WILCO - YANKEE HOTEL FOXTROT (2002)


Fallait pas ...

Oh non, fallait pas se pointer avec un disque aussi bon chez les gros cigares de chez Reprise (le label) et de Warner (la maison-mère). Parce que les comptables qui prétendent s’occuper de musique (et accessoirement y connaître quelque chose), ils ont toussé quand Jeff Tweedy est venu leur faire écouter les bandes de son nouveau disque « Yankee Hotel Foxtrot ». Et les hommes de l’art(gent) n’ont pas voulu de pareille chose.
Quoi, ce Wilco, considéré par beaucoup comme le meilleur groupe de classic rock étatsunien, auteur de choses comme « Being there » ou « Summerteeth », qui faisaient tripper tous les tenants d’une americana moderne, et promis s’il avait continué sur la lancée à un grand avenir dans le rock pour stades, voilà t-il pas qu’il se pointe avec un disque de … pop anglaise, et encore de la pop qui semble agencée par quelque savant fou. Un disque qui a l’outrecuidance de commencer par le plus mauvais titre (« I am trying to break … ») des onze, de quoi faire fuir le client (euh, pardon, l’amateur de musique), qui sera quelque peu rebuté par une intro désordonnée, une mélodie feignasse, la voix endormie de Jeff Tweedy, … du n’importe quoi maîtrisé, mais un peu du n’importe quoi quand même …  Le disque dans son ensemble se verra refusé par la maison de disques, le contrat sera rendu à Wilco, qui malgré sa bonne réputation, cherchera un label pendant des mois, avant d’être signé par l’indépendant Nonesuch (distribué par ... Warner, comprenne qui pourra).
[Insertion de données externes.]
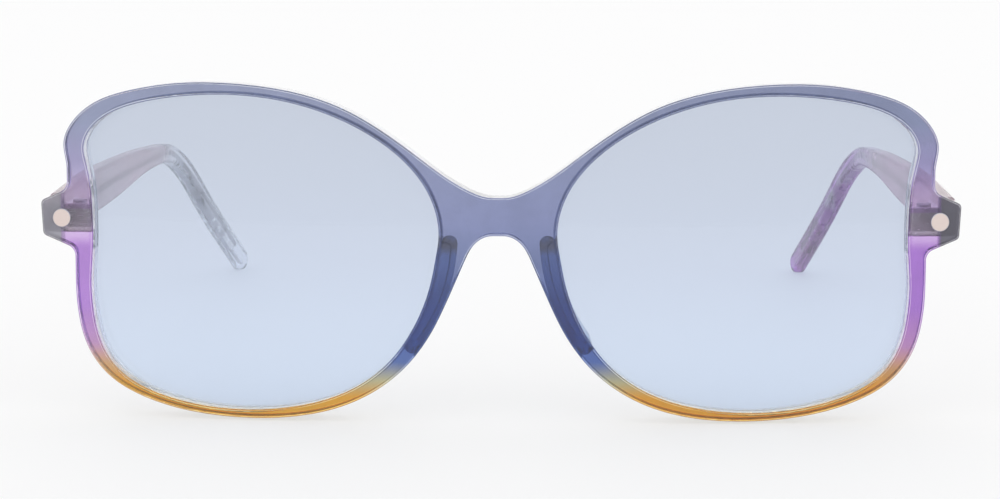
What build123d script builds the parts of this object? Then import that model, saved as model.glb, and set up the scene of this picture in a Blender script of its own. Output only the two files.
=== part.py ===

Les ventes conséquentes de « Yankee … » et des suivants fera que les deux parties auront tout lieu de se réjouir de cette coopération, jusqu’à ce que Wilco crée sa propre structure (dBpm) pour son dernier (et très excellent « The whole love »). Fin de la parenthèse gros sous …
Car pour la musique, y’a pas débat. « Yankee Hotel foxtrot » est un monument, pour moi le meilleur de Wilco et un des tout meilleurs disques des années 2000. Il y a dans ces onze titres des mélodies, des trouvailles que l’on croyait impossibles à entendre tant dans ce qu’on appellera faute de mieux le classic rock, tout semblait déjà avoir été fait et refait depuis des lustres. Le cœur du disque est monumental, de « War on war » à « I’m the man loves you », un enchaînement de cinq titres comme on n’en fait plus, je vous le dis ma bonne dame … Et on a beau les passer en boucle, on n’arrive pas à savoir si on préfère l’énorme nostalgia évoquée par l’autobiographique « Heavy metal drummer », la folie de « I’m the man … » (ses « whouhou » à la « Sympathy for the Devil », ses riffs rhythm’n’blues, ses sonorités hendrixiennes, le genre de fusion après laquelle les laborieux Red Hot Chili Peppers courent depuis vingt cinq ans), la merveilleuse ballade mid-tempo de « Jesus, etc … », les gargouillis de guitares et la mélodie sautillante de « War on war », ou le rock down tempo avec ses synthés apocalyptiques au final de « Ashes of american flag ».
Et le restant, autour, est pas mal également. Malgré l’assez ardu titre d’ouverture, (qui trouve son écho symétrique dans le final de la dernière piste avec ses synthés rappelant ceux des plages instrumentales de « Heroes » de Bowie), on en connaît beaucoup, en couverture de mags musicaux, qui aimeraient bien avoir été capables de glisser ne serait-ce qu’une des chansons « moyennes » de ce disque sur leurs rondelles à eux.
Beaucoup de choses ont été dites et écrites sur ce disque. Notamment la surévaluation du rôle du frangin Bruitos, la mouche du coche noisy Jim O’Rourke (le cinquième Sonic Youth d’avant la débandade), sous prétexte que son nom figurait au générique de ce « Yankee Hotel Foxtrot ». Il n’est crédité que du mixage (les Wilco sont à l’époque quatre en studio et six sur scène, pas manchots, n’ont besoin de personne pour jouer sur leurs disques, et celui-ci ils l’ont produit), et cet aspect parfois noisy-bruitiste qu’on trouve dans les titres, le groupe l’a par la suite fait sans lui. Ce côté sonore un peu bourdonnant, parasité, plus rarement abscons et dissonant a valu à Wilco le qualificatif à cette époque de « Radiohead américain », le parallèle étant fait entre l’évolution des uns et des autres de « OK computer » à « Kid A » et de « Summerteeth » à « Yankee … ». Qu’on puisse comparer les endives blettes d’Oxford à Wilco relève d’une excellente performance à des tests de surdité ou de mauvaise foi, voire des deux …

Des mêmes sur ce blog :
The Whole Love 

5 commentaires:

  1. C'est vrai, c'est pas comparable... les endives blettes, c'est mieux...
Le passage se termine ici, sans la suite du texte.